How do I handle paywalls and login walls in agentic web scraping?

Question

Accepted Answer

Handle paywalls and login walls in agentic web scraping by **respecting them** in most cases — bypass tactics violate terms of service and create legal/ethical risk. The defensible patterns are: **(1) use publisher APIs** where available (NYT, FT, Bloomberg all have agent-accessible APIs); **(2) authenticate as a paying user** with stored session cookies passed into the fetch tool; **(3) use Google cached / archive.org for occasional reads** with attribution; **(4) accept the paywall preview** and let the agent reason about what it can see. AgentFetch supports session cookies — pass `cookies={...}` to `fetch_url` and it'll authenticate against the publisher as your account.

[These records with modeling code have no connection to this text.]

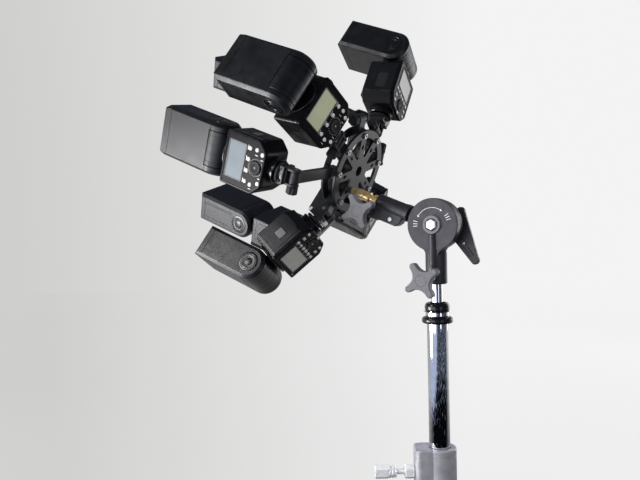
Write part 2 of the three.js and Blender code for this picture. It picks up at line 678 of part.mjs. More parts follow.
function buildBracket(tiltGroup) {
  const hub = new THREE.Group();
  hub.position.set(0, 0, wheelRise);
  tiltGroup.add(hub);
  const frontStart = wheel.rear + wheel.plateThick + wheel.gap;
  hub.add(makeMesh('hub_rear_plate', plateSolid(wheel.rear), finish.plateGrey));
  hub.add(makeMesh('hub_front_plate', plateSolid(frontStart), finish.plateGrey));
  hub.add(makeMesh('hub_core', coreSolid(), finish.plateGrey));
  const spokes = new THREE.Group();
  spokes.position.set(wheel.rear + wheel.plateThick + wheel.gap / 2, 0, 0);
  hub.add(spokes);
  for (let i = 0; i < stationCount; i += 1) buildStation(spokes, i);
}

const bracket = new THREE.Group();
buildStand(bracket);
const swivelGroup = new THREE.Group();
swivelGroup.position.set(0, 0, pivotHeight);
swivelGroup.rotation.z = Math.PI - radians(headTurn);
bracket.add(swivelGroup);
const tiltGroup = new THREE.Group();
tiltGroup.rotation.y = -radians(headTilt);
swivelGroup.add(tiltGroup);
buildTiltHead(swivelGroup, tiltGroup);
buildBracket(tiltGroup);

export default bracket;
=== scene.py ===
from math import asin, atan2, cos, degrees, hypot, pi, radians, sin

import bmesh
import bpy
from mathutils import Matrix, Vector


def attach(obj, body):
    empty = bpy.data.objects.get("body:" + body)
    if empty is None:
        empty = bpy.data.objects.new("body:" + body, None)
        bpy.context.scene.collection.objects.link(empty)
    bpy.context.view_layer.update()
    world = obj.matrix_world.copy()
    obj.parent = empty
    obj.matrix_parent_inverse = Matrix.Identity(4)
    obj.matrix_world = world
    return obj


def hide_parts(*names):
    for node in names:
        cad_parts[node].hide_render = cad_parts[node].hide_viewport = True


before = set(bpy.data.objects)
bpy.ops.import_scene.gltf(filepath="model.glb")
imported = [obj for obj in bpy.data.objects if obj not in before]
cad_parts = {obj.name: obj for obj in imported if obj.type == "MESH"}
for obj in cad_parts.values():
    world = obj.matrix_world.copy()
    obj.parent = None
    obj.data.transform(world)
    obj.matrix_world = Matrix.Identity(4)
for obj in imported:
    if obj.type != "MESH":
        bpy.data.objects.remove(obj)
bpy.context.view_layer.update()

mm = 0.001
touching = 1e-3  # mm, for points that count as being at the same place

# Working tools. Shapes are drawn in millimetres in a piece's own frame, and settle() puts them in place.


def planePoint(axis, along, pair):
    # a point from its place along the axis and its pair of values across it
    a, b = pair
    return {"x": (along, a, b), "y": (a, along, b), "z": (a, b, along)}[axis]


def arcPoints(centre, radius, first, last, count):
    # points on an arc, angles in degrees
    turns = [radians(first + (last - first) * i / (count - 1)) for i in range(count)]
    return [(centre[0] + radius * cos(t), centre[1] + radius * sin(t)) for t in turns]


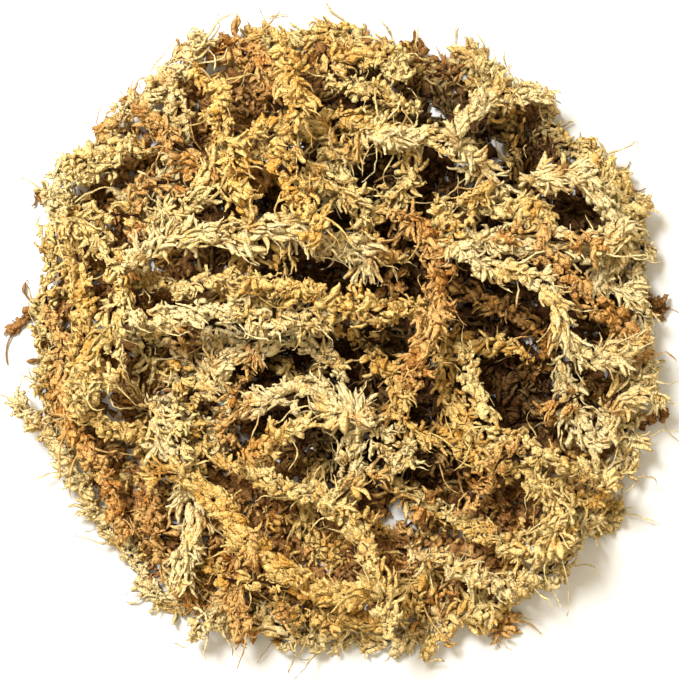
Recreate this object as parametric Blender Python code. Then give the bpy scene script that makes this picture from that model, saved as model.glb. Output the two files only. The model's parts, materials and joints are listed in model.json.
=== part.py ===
"""Sphagnum moss clump: a loose, round tangle of dried leafy moss stems, lying as it was dropped.

Every stem is one closed solid. A bent, tapering core carries overlapping pointed scales, longer
pointed branches that stand out between them, and on some stems a swollen, knobbly head. The
stems are laid one after another, each one sinking until it meets the ground or the stems below,
so that they drape over each other as in a real heap. Lengths are in metres, +Z is up.
"""

import math
import random

import bmesh
import bpy
import numpy as np
from mathutils import Vector
from mathutils.bvhtree import BVHTree

MM = 0.001
CLUMP = "sphagnum_moss_clump"

# A stem: its rings lie this far apart, and each ring is turned by half a side from the last.
RING_STEP = 6.9 * MM
SIDES = 6
TWIST = math.pi / SIDES
END_POINT = 4 * MM
WAVE_HEIGHT = 0.9 * MM
WAVE_TURN = 0.9
WAVE_WANDER = 0.6
HEAD_RINGS = 3

# Scales, as shares of the core's radius: how far their tips stand out and lean forward. A share
# of them is ruffled and stands out further, and those of a head lean forward less.
SCALE_RISE = (0.6, 1.0)
SCALE_LEAN = (0.5, 1.2)
RUFFLED_SHARE = 0.25
RUFFLED_RISE = (1.2, 1.9)
HEAD_RISE = (0.6, 1.1)
HEAD_LEAN = 0.4

# Branches: one side cell in so many grows into a pointed branch. It leans forward and a little
# to one side, narrows to its waist part of the way out, and bends forward from there.
CELLS_PER_BRANCH = 6
BRANCH_LENGTH = (5.0 * MM, 9.0 * MM)
BRANCH_LEAN = 0.7
BRANCH_ASIDE = 0.5
BRANCH_WAIST = 0.62
WAIST_AT = 0.42
TIP_BEND = 0.35
LOWEST_BRANCH = -0.35

# A scale or branch that meets another part of its own stem is shortened to this share, again
# and again until it is clear.
DRAW_IN_SHARE = 0.7
DRAW_IN_TRIES = 8

# Laying: the clear gap over what lies below, how deep a core beds down on the ground, which
# flattens its underside there, the steepest slope of a stem, how flat its own weight has
# pressed it, and the grid's cell.
GAP = 0.3 * MM
BEDDING = 0.7 * MM
STEEPEST = 0.9
FLATTENED = 0.53
CELL = 0.5 * MM
GRID_HALF = 105 * MM
FACE_SAMPLES = 18
EASING_PASSES = 3
NOTHING = -1.0

# Dried moss from bleached to dark, as linear colour.
TONES = {
    "cream": (0.78, 0.64, 0.38),
    "straw": (0.67, 0.47, 0.20),
    "golden": (0.55, 0.33, 0.11),
    "russet": (0.36, 0.17, 0.05),
    "umber": (0.16, 0.08, 0.03),
}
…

For login walls on internal tools (your company's Confluence, Notion, internal dashboards), the right answer is usually a dedicated MCP server for that tool (`mcp-notion`, `mcp-confluence`) which uses proper API auth instead of HTML scraping. Bypassing paywalls via cookie tricks, archive lookups at scale, or paywall-stripper scripts is a fast path to getting the agent's IP banned and the developer sued. For agent applications, the cleaner architecture is "fetch tool for public web + auth-aware connectors for paid sources."